Exercise description:
Quote exactly, and only, the lines from the one with "for name, shape" down to the one with "record = json.load(file)", both included.

━━ Task data ━━

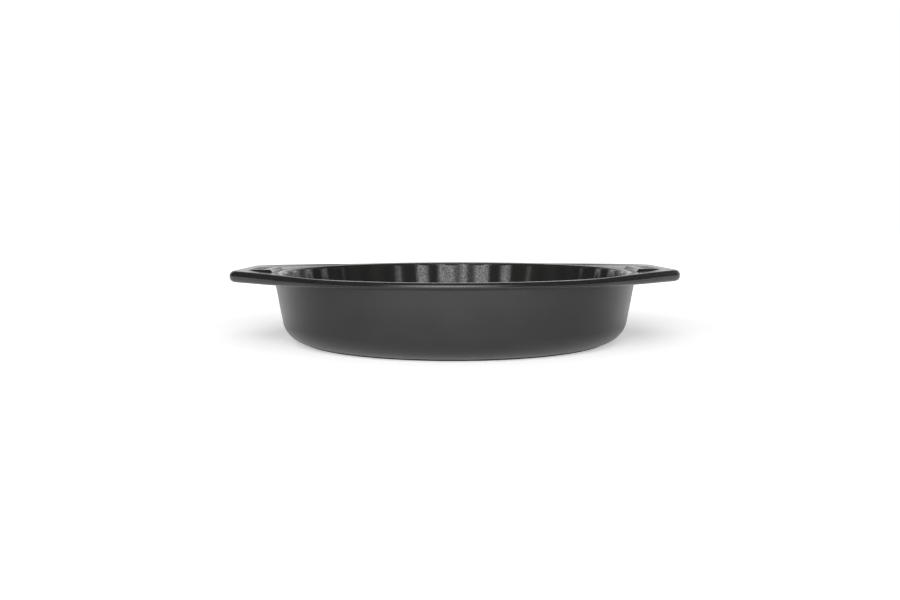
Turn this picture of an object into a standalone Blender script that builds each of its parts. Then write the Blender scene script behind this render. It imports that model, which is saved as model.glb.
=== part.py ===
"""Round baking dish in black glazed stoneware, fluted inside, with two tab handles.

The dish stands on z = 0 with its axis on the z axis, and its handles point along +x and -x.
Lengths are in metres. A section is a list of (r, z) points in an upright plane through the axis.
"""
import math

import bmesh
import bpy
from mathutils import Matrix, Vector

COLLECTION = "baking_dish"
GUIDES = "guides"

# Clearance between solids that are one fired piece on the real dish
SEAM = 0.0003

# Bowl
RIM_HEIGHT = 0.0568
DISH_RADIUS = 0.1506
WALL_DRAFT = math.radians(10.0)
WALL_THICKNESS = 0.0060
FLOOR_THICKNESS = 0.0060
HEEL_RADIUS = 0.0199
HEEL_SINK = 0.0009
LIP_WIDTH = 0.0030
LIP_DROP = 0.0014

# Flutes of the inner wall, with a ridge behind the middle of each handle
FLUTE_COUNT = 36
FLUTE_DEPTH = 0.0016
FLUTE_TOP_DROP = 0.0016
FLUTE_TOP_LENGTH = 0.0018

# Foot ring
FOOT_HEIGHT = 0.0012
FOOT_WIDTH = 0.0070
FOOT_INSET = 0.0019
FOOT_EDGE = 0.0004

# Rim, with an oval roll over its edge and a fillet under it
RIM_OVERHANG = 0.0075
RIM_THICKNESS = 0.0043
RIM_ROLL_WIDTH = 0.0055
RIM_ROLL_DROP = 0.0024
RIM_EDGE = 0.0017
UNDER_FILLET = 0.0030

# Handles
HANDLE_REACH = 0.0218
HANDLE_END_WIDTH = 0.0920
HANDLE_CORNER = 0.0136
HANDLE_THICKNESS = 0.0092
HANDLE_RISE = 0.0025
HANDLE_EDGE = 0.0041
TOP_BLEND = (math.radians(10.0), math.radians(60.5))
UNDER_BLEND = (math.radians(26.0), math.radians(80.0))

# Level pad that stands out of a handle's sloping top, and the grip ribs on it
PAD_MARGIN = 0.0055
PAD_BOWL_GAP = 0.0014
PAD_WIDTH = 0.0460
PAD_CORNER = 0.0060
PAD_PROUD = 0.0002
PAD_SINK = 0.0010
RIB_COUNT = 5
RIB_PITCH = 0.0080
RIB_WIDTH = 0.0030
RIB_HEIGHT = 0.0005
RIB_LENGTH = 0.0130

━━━
━━ Task data ━━

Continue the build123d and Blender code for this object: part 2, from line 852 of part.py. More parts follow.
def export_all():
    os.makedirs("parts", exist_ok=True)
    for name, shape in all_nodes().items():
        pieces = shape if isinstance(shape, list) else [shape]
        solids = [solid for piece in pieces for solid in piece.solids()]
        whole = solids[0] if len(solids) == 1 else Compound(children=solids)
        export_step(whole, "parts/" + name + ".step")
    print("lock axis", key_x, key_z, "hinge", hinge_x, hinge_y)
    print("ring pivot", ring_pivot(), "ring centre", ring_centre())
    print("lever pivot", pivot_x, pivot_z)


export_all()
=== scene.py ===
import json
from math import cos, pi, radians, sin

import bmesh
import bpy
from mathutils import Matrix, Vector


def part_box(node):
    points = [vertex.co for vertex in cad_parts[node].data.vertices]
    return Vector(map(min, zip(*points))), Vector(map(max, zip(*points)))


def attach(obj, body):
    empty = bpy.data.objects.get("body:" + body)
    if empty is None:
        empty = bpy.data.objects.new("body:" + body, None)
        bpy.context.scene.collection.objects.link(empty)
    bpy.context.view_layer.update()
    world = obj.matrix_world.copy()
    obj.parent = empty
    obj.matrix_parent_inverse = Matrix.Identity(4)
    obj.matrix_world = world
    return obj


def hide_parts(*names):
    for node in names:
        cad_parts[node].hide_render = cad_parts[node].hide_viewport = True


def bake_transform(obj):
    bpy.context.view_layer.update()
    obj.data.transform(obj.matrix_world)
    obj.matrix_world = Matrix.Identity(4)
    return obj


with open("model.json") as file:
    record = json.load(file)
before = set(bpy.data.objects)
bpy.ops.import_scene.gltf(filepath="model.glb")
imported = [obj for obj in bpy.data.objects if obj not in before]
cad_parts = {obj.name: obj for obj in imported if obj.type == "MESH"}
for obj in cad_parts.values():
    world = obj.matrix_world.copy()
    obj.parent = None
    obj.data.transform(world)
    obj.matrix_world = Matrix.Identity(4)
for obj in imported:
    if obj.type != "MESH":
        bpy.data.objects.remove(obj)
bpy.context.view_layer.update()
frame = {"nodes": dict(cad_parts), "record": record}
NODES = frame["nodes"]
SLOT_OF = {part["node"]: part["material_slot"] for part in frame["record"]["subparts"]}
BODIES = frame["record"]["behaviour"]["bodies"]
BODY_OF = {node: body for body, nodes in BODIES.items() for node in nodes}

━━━
━━ Task data ━━

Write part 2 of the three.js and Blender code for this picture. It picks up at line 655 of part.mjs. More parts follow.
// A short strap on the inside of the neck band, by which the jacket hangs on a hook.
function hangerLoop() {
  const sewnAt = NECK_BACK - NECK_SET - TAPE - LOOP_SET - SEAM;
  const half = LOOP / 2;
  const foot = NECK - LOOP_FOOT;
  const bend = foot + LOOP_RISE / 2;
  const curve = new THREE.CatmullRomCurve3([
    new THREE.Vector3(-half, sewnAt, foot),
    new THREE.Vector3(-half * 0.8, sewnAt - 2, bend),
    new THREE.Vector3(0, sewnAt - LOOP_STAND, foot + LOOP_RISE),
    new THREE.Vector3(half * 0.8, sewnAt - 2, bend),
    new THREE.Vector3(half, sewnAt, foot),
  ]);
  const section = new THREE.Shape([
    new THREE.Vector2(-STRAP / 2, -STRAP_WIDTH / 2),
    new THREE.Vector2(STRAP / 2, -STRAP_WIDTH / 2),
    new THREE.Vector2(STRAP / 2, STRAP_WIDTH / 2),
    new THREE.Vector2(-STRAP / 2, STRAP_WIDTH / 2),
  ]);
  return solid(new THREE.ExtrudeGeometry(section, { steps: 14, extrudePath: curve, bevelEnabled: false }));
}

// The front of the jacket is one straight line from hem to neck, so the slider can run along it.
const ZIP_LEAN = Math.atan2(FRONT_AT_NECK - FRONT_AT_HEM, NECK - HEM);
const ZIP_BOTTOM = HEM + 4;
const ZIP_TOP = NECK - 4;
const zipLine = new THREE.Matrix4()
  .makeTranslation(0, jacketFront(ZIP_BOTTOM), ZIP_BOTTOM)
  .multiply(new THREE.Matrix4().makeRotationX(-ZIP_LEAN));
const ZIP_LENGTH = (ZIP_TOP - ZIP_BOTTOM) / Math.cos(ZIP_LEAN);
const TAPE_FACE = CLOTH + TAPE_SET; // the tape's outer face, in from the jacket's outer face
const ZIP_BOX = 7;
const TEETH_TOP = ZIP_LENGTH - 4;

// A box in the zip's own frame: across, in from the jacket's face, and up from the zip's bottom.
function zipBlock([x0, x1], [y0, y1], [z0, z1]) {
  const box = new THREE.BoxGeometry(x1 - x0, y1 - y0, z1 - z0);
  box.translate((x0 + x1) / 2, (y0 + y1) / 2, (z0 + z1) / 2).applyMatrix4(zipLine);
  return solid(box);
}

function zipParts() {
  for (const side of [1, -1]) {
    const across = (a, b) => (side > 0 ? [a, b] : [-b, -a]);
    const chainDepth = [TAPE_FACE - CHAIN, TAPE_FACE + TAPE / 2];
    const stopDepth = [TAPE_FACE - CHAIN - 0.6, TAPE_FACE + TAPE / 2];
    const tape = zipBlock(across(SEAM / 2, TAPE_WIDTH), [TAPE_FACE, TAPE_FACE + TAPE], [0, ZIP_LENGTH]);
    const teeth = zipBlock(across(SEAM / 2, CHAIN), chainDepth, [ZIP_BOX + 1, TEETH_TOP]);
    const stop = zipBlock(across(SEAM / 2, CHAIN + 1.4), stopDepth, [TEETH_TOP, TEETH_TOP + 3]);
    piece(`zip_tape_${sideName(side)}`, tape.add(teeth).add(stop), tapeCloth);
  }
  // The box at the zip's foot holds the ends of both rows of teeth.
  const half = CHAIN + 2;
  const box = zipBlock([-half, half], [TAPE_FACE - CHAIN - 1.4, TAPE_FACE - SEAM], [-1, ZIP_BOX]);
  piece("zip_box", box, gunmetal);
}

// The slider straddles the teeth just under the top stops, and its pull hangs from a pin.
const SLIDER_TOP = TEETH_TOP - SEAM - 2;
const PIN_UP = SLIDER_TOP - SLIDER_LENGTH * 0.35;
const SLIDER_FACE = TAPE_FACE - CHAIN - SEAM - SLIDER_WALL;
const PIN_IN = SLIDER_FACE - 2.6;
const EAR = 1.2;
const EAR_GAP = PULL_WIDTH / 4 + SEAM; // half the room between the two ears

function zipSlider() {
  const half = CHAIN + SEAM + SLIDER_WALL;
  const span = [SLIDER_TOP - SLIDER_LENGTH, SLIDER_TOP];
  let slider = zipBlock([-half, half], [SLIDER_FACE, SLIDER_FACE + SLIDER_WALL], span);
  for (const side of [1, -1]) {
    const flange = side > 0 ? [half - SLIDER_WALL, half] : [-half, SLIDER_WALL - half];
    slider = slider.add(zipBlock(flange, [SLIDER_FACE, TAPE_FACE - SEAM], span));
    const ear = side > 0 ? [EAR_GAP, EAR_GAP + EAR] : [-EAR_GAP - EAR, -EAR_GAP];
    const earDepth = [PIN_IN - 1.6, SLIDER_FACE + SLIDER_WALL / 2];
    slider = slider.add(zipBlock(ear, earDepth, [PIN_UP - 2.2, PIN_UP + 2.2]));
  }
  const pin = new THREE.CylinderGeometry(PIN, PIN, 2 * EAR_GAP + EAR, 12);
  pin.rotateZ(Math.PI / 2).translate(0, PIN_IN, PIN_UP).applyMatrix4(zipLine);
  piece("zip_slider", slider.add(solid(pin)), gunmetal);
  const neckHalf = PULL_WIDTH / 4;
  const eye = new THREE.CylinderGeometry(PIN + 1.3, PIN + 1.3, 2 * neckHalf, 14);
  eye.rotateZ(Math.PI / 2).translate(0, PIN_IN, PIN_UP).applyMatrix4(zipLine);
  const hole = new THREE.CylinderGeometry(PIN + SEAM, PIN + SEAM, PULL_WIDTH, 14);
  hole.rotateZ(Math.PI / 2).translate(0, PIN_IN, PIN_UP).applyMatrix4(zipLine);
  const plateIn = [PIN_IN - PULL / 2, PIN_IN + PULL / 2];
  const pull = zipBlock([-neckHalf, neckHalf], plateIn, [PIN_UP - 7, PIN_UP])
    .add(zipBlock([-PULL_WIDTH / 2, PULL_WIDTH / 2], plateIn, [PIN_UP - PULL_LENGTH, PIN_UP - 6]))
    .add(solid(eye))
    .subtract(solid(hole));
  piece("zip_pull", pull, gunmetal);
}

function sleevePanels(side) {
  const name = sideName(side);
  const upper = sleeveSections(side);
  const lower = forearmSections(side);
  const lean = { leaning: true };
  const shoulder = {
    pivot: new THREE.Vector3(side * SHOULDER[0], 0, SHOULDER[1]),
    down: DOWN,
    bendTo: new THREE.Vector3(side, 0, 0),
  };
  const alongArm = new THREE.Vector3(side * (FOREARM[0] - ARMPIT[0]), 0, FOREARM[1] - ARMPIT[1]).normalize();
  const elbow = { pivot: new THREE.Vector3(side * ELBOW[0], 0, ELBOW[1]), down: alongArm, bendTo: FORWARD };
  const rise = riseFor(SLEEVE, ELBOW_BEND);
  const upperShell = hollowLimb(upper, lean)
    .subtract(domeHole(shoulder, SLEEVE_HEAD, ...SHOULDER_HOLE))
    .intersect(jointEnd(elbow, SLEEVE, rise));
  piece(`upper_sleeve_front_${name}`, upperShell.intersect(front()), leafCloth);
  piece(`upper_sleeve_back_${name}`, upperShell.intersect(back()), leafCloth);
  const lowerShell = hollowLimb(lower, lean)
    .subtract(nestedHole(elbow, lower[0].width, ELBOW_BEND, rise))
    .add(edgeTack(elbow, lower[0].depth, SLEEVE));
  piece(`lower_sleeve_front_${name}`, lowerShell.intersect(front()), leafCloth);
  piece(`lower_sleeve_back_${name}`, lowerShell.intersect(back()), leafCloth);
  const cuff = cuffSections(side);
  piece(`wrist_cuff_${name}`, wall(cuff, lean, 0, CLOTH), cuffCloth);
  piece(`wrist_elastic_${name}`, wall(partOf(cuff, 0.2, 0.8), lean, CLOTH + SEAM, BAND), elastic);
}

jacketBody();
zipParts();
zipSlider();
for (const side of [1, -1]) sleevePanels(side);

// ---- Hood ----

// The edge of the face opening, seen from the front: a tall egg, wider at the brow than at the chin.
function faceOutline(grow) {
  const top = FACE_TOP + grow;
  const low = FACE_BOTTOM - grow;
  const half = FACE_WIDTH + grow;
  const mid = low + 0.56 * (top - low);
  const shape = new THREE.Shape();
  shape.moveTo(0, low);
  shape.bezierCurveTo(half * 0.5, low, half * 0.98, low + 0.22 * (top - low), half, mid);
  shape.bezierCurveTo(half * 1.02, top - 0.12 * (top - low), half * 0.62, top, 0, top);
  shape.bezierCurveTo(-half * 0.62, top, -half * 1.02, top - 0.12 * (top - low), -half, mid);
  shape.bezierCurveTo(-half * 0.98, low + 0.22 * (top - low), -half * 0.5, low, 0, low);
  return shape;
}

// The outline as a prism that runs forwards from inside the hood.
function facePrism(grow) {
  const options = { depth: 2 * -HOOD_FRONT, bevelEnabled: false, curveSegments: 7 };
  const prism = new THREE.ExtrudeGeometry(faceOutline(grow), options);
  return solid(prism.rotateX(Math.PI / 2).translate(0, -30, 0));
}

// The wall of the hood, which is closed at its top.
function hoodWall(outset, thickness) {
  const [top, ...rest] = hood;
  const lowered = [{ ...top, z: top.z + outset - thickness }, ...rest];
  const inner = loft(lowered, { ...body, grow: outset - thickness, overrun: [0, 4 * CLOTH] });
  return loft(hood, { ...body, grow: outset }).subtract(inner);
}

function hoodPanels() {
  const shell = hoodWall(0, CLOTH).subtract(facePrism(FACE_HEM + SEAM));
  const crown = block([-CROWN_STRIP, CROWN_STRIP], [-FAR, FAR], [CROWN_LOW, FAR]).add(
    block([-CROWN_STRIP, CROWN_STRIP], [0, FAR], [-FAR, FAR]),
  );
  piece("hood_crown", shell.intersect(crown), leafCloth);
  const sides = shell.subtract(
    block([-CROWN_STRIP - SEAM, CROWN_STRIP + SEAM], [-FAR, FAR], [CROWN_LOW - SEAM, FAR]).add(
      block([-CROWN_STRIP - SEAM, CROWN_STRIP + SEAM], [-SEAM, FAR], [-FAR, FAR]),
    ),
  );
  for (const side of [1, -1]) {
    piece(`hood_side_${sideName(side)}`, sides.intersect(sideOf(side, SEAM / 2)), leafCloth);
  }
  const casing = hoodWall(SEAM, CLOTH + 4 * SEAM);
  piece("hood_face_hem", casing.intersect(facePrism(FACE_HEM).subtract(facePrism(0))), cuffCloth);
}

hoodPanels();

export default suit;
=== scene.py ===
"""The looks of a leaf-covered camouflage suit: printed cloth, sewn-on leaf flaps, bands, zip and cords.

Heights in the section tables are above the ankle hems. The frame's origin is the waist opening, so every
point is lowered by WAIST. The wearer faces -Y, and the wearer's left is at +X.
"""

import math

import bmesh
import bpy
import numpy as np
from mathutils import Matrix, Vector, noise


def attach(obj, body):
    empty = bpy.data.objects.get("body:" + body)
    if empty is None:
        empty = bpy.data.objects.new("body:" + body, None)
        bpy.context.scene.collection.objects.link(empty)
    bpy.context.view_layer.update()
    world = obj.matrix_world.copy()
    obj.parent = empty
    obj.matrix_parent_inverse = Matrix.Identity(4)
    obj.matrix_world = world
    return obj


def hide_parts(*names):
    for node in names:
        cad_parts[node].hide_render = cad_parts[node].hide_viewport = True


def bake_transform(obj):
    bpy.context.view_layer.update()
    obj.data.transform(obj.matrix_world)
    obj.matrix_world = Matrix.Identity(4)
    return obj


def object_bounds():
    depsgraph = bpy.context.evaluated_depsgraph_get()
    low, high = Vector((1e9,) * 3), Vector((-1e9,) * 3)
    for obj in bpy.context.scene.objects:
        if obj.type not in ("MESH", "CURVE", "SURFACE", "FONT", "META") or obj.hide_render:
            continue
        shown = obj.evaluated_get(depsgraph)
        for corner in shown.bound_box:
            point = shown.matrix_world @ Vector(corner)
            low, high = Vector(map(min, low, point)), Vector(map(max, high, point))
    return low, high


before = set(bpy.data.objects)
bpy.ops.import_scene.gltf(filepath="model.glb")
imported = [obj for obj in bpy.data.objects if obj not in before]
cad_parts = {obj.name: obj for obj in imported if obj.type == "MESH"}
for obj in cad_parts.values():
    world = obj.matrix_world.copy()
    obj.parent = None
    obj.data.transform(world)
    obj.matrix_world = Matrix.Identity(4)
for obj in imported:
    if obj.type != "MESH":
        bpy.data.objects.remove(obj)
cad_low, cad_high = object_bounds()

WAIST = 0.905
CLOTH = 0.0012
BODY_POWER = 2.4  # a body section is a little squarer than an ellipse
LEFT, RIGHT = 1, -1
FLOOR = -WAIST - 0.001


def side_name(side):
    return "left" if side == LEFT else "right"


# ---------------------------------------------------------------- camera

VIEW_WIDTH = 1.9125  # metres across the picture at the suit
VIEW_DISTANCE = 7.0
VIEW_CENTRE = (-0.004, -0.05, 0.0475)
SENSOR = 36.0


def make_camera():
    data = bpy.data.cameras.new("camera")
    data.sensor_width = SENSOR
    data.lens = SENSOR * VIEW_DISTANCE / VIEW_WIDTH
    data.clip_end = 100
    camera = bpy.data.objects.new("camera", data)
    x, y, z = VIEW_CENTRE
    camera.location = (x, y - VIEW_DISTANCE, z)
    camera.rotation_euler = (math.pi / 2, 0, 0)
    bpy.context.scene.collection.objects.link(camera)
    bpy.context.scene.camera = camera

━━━

Written reply:
    for name, shape in all_nodes().items():
        pieces = shape if isinstance(shape, list) else [shape]
        solids = [solid for piece in pieces for solid in piece.solids()]
        whole = solids[0] if len(solids) == 1 else Compound(children=solids)
        export_step(whole, "parts/" + name + ".step")
    print("lock axis", key_x, key_z, "hinge", hinge_x, hinge_y)
    print("ring pivot", ring_pivot(), "ring centre", ring_centre())
    print("lever pivot", pivot_x, pivot_z)


export_all()
=== scene.py ===
import json
from math import cos, pi, radians, sin

import bmesh
import bpy
from mathutils import Matrix, Vector


def part_box(node):
    points = [vertex.co for vertex in cad_parts[node].data.vertices]
    return Vector(map(min, zip(*points))), Vector(map(max, zip(*points)))


def attach(obj, body):
    empty = bpy.data.objects.get("body:" + body)
    if empty is None:
        empty = bpy.data.objects.new("body:" + body, None)
        bpy.context.scene.collection.objects.link(empty)
    bpy.context.view_layer.update()
    world = obj.matrix_world.copy()
    obj.parent = empty
    obj.matrix_parent_inverse = Matrix.Identity(4)
    obj.matrix_world = world
    return obj


def hide_parts(*names):
    for node in names:
        cad_parts[node].hide_render = cad_parts[node].hide_viewport = True


def bake_transform(obj):
    bpy.context.view_layer.update()
    obj.data.transform(obj.matrix_world)
    obj.matrix_world = Matrix.Identity(4)
    return obj


with open("model.json") as file:
    record = json.load(file)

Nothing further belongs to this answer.